Se decía que la intención de la Ley es buena pero la intención de una Ley no es suficiente para modificar la toma de decisión de las personas y encausarlas a lo que consideramos adecuado. La Ley era mala porque (en resumidas cuentas) no beneficiaba ni a las empresas informales ni a las empresas formales.
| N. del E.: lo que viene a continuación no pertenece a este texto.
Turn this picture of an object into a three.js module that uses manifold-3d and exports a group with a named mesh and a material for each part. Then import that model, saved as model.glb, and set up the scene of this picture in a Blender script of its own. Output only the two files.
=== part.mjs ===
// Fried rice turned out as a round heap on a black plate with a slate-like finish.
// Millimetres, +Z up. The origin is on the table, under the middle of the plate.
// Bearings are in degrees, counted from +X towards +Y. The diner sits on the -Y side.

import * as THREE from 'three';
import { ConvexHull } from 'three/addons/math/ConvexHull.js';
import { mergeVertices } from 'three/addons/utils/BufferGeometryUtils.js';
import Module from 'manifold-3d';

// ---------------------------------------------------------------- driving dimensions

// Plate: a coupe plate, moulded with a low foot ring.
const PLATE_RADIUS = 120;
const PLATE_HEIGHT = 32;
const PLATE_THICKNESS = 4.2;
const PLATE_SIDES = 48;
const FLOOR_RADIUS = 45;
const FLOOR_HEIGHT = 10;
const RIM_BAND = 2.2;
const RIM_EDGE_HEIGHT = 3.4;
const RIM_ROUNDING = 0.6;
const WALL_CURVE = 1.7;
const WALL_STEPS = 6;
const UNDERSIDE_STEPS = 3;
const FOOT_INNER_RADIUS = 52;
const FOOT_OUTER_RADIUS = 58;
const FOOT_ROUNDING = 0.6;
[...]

A la primera porque no existía incentivo real para cambiar la condición de informal a formal; los costos laborales previstos en la Ley Pulpín siempre fueron mayores a los gastos tal y como vienen trabajando; a la última tampoco (por lo menos en gran medida) ya que los costos de transacción y los candados en la Ley la hacían difícil de acoger (claro que en la medida de lo posible y con demasiada diligencia se contratarían jóvenes necesariamente con esa Ley -porque nadie se cree eso de que la adopción del régimen era facultativa-).
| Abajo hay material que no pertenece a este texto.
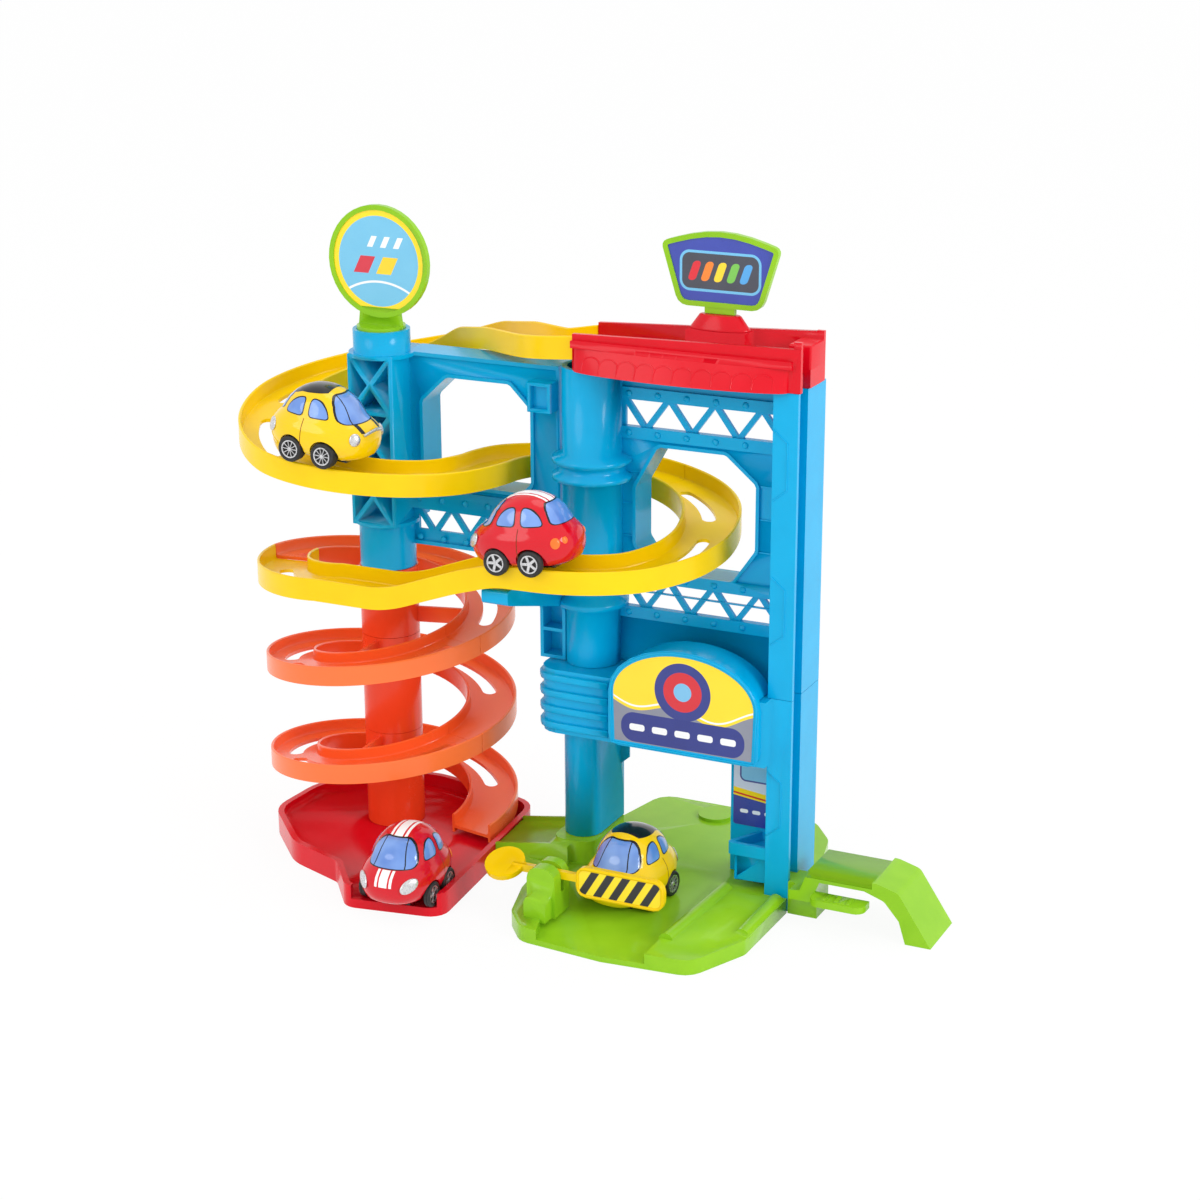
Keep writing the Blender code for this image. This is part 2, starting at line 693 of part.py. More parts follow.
def upper_tower():
    """Column, panelled wall with a window and two trusses, and the upper length of the lift post."""
    right = POST_LEFT + SKIN
    window = outline(window_corners(WINDOW_LEFT, WINDOW_RIGHT, WINDOW_SILL, WINDOW_HEAD, WINDOW_CORNER),
                     3.0 * MM, 1)
    holes = [grown(window, SKIN / 2)]
    for foot in (UPPER_TRUSS_FOOT, LOWER_TRUSS_FOOT):
        holes += truss_openings(TRUSS_LEFT, POST_LEFT - SKIN, foot + CHORD, foot + TRUSS_HEIGHT - CHORD,
                                TRUSS_HALF_PANELS)
    foot = TOWER_SEAM + TRIM
    wall = plate([(0, foot), (right, foot), (right, TOWER_TOP), (0, TOWER_TOP)],
                 WALL_FRONT, WALL_FRONT + PANEL, holes, UPRIGHT)
    rim = plate(grown(window, SKIN), WALL_FRONT - RIM_REACH, TOWER_BACK, [window], UPRIGHT)
    column = turned([
        (COLUMN_RADIUS, TOWER_TOP), (COLUMN_RADIUS, COLUMN_RINGS[1] + COLUMN_RING_WIDTH + TRIM),
        (COLUMN_RADIUS + COLUMN_RING_REACH, COLUMN_RINGS[1] + COLUMN_RING_WIDTH * 0.7),
        (COLUMN_RADIUS + COLUMN_RING_REACH, COLUMN_RINGS[1] + COLUMN_RING_WIDTH * 0.3),
        (COLUMN_RADIUS + SKIN, COLUMN_RINGS[1]), (COLUMN_RADIUS + SKIN, COLUMN_RINGS[0] + COLUMN_RING_WIDTH),
        (COLUMN_RADIUS + COLUMN_RING_REACH, COLUMN_RINGS[0] + COLUMN_RING_WIDTH * 0.7),
        (COLUMN_RADIUS + COLUMN_RING_REACH, COLUMN_RINGS[0] + COLUMN_RING_WIDTH * 0.3),
        (COLUMN_RADIUS, COLUMN_RINGS[0]), (COLUMN_RADIUS, COLLAR_TOP), (COLLAR_RADIUS, COLLAR_TOP - SKIN),
        (COLLAR_RADIUS, COLLAR_TOP - COLLAR_HEIGHT + SKIN), (COLUMN_FOOT_RADIUS, COLLAR_TOP - COLLAR_HEIGHT),
        (COLUMN_FOOT_RADIUS, foot), (COLUMN_FOOT_RADIUS - SKIN, foot), (COLUMN_FOOT_RADIUS - SKIN, TOWER_TOP)])
    flanges = [box(COLUMN_FOOT_RADIUS - SKIN / 2, right, WALL_FRONT + PANEL / 2, TOWER_BACK, foot, foot + SKIN),
               box(COLUMN_FOOT_RADIUS - SKIN / 2, right, WALL_FRONT - RIM_REACH, TOWER_BACK,
                   TOWER_TOP - SKIN, TOWER_TOP - TRIM)]
    chords = []
    for low in (UPPER_TRUSS_FOOT, UPPER_TRUSS_FOOT + TRUSS_HEIGHT - CHORD,
                LOWER_TRUSS_FOOT, LOWER_TRUSS_FOOT + TRUSS_HEIGHT - CHORD):
        chords.append(chord(COLUMN_FOOT_RADIUS - SKIN / 2, right, low))
    sidings = [box(COLUMN_FOOT_RADIUS - SKIN / 2, right, WALL_FRONT - SIDING_REACH, WALL_FRONT + PANEL / 2,
                   height, height + SIDING_REACH) for height in SIDINGS]
    opening = plate(window, WALL_FRONT - SKIN, WALL_FRONT + PANEL, pose=UPRIGHT)
    bands = cut(unite(sidings[0], *sidings[1:]), opening)
    inside = cylinder((0, 0, (foot + TOWER_TOP) / 2), COLUMN_FOOT_RADIUS - SKIN, TOWER_TOP - foot + SKIN)
    tower = unite(wall, rim, *flanges, *chords, bands, column)
    tower = cut(tower, inside)
    tower = unite(tower, hollow_post(foot, TOWER_TOP), left_bracket())
    return finished(tower, "upper_tower", "blue")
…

Ahora, si bien ya pasamos el trago amargo de una Ley a todas luces mal pensada, el nuevo debate consistirá en la posición de quienes sostienen que es necesario persistir en una Ley dirigida a los jóvenes “pero mejor” versus quienes creen que no debe haber ninguna otra símil.
Yo me inclino a lo segundo. No creo que sea lo más adecuado una norma sectorial para jóvenes; el trato diferenciado de todos los regímenes laborales se fundamenta en las causas objetivas que dan lugar al trato diferenciado por actividad. En efecto, no es lo mismo trabajar en una casa que trabajar en alta mar o en la construcción de un edificio (los tiempos de duración del trabajo para la consecución de lo que se produce u ofrece es diferente, así como el esfuerzo físico que implican o el deterioro de la salud, entre otras consideraciones), en cambio, cuando hablamos de “jóvenes” estamos trazando no una clasificación vertical de los trabajadores sino horizontal, que incluye personas de todas las condiciones sociales y de diferentes prestaciones de servicios que tengan en común solamente un rango de años de nacimiento.
Sea que no se implemente ninguna otra Ley orientada en una distinción horizontal de la población o que se reformule la Ley Pulpín de modo que el Estado cubra algunos gastos en beneficios sociales en vez de los empleadores y de ese modo si sea más atractiva que la informalidad (como algunos especialistas ya plantean) la lección que nos ha dejado la derogación de la Ley es que las personas que conozcan la materia y no tengan como prioridad consagrarse con ciertos sectores (encima de todo, mal) son las que deben estar enfrente a la hora de volver a decidir sobre las políticas laborales del país.
Se debe impulsar el funcionamiento del Consejo Nacional del Trabajo para que éstas políticas nazcan allí, y rezar que para cuando empiece a funcionar (si ocurre en éste gobierno) no lo dirija el actual Ministro al frente.